Das verdeutlicht auch, woran Thor: Love and Thunder so offensichtlich leidet: Anstatt die verschiedenen Strömungen der Story wirklich zu vereinen oder eine durchgängige Stimmung zu präsentieren, wirkt es oft, als wären die Momente von unterschiedlichen Personen geschrieben worden. In einem Satz zum nächsten geht es hier um Liebe, das Leben und den Tod, im nächsten um einen dahintänzelnden Zeus, der Pirouetten dreht, während er seinen Blitz theatralisch in die Lüfte wirft, ein splitternackter Thor vor ihm stehend. Gleichzeitig werden die körperlichen wie verbalen Witze derart oft wiederholt, dass die Geschichte damit nur länger, aber nicht lustig(er) wird. Es fühlt sie vielmehr an, als hätte Regisseur Waititi, der auch am Drehbuch mitschrieb, sämtliche Ideen auf die Leinwand geworfen, ohne sich zu fragen, ob sie auch zusammenpassen.
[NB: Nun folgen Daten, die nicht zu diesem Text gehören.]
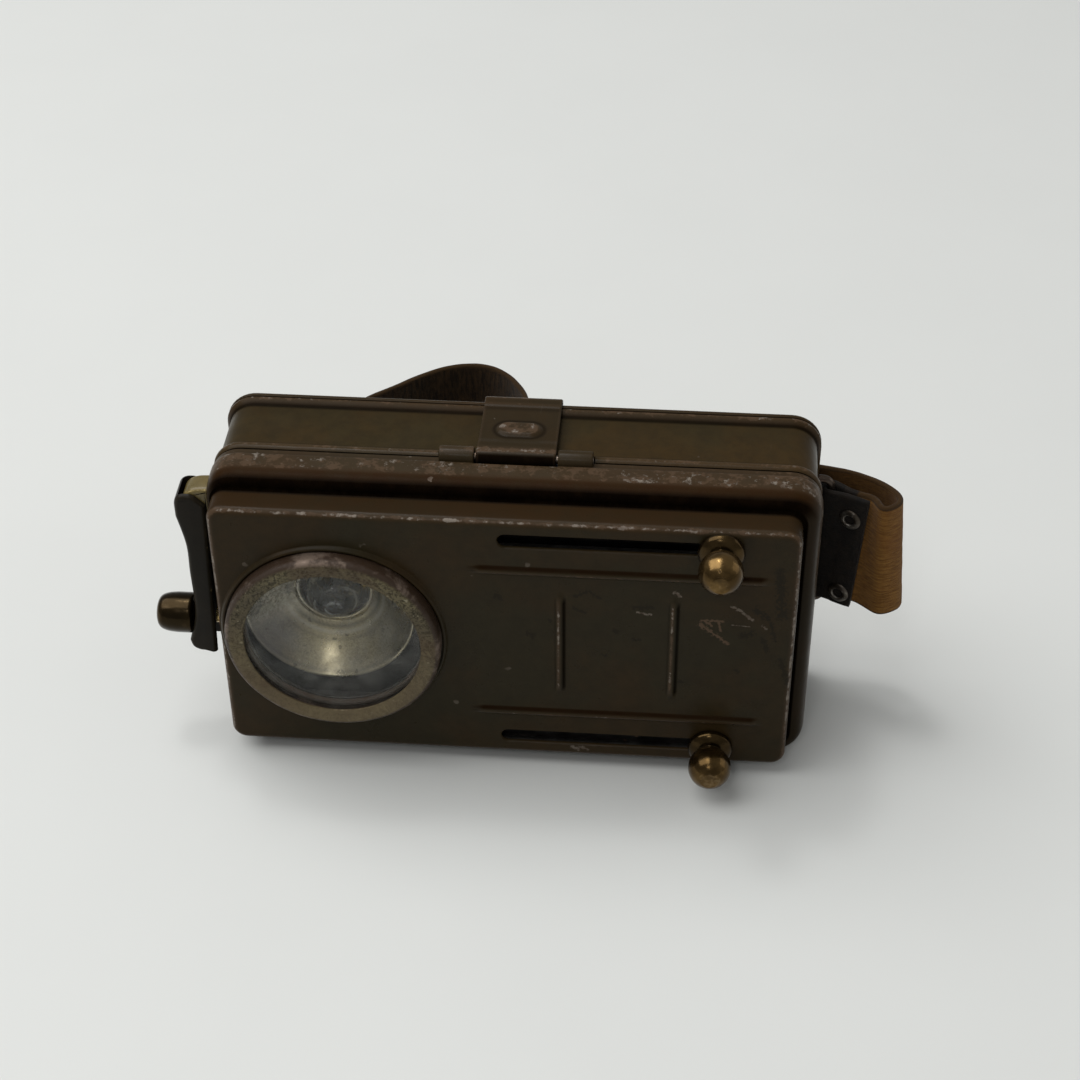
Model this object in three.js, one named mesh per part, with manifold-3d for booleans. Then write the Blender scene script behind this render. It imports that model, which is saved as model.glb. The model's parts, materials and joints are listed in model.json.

Das Ergebnis ist ein Film, der zu Beginn kaum amüsant erscheint, im Mittelteil vermeintlich Gag an Gag reiht, ob sie nun zünden, oder nicht, um dann urplötzlich – treffend in schwarzweiß-Tönen – ein ernstes Finale einzuläuten, bei dem dem Publikum das Schicksal der Figuren oder der Welt am Herzen liegen soll.
Stimmig ist das nicht.


Fazit:
Über weite Strecken hat man bei Taika Waititis zweitem Thor-Abenteuer das Gefühl, man hätte sich in eine Spaceballs [1987]-Variante mit Marvel-Figuren verirrt. Unglaublich bunt, mit fliegenden Holzschiffen, die von riesigen Ziegen gezogen worden (deren unvorhergesehener Stopp vor dem Finale den einzig wirklichen Lacher produziert), einer geradezu innigen Liebesbeziehung zwischen Thor und seinen Hammern (kein Witz) und einer Love-Story zwischen Thor und Jane, die in wenigen Momenten berührt, aber ansonsten vor sich hindümpelt. All das ist eingebettet in eine Story um den Götterschlächter, dessen letztliches Schicksal ebenso wenig Sinn ergibt, wie die letzten Momente, die den Titel begründen. Zur Karikatur reduziert, ist Thor hier der Witz und wäre es eine Sitcom, würde das Publikum lachen, wenn er die Hand hebt. Die vielen Verweise und Vorbereitungen der nächsten Filme werden Comicfans freuen, aber wirklich gelungen ist die Parodie eines in Avengers: Endgame [2019] ausgebrannten und darum nahbaren Helden in Thor: Love and Thunder nicht. Der Film ist viel, von allem viel. Nur ohne Struktur oder eigene Handschrift. Das ist gelinde gesagt enttäuschend, oder gar eine Zumutung.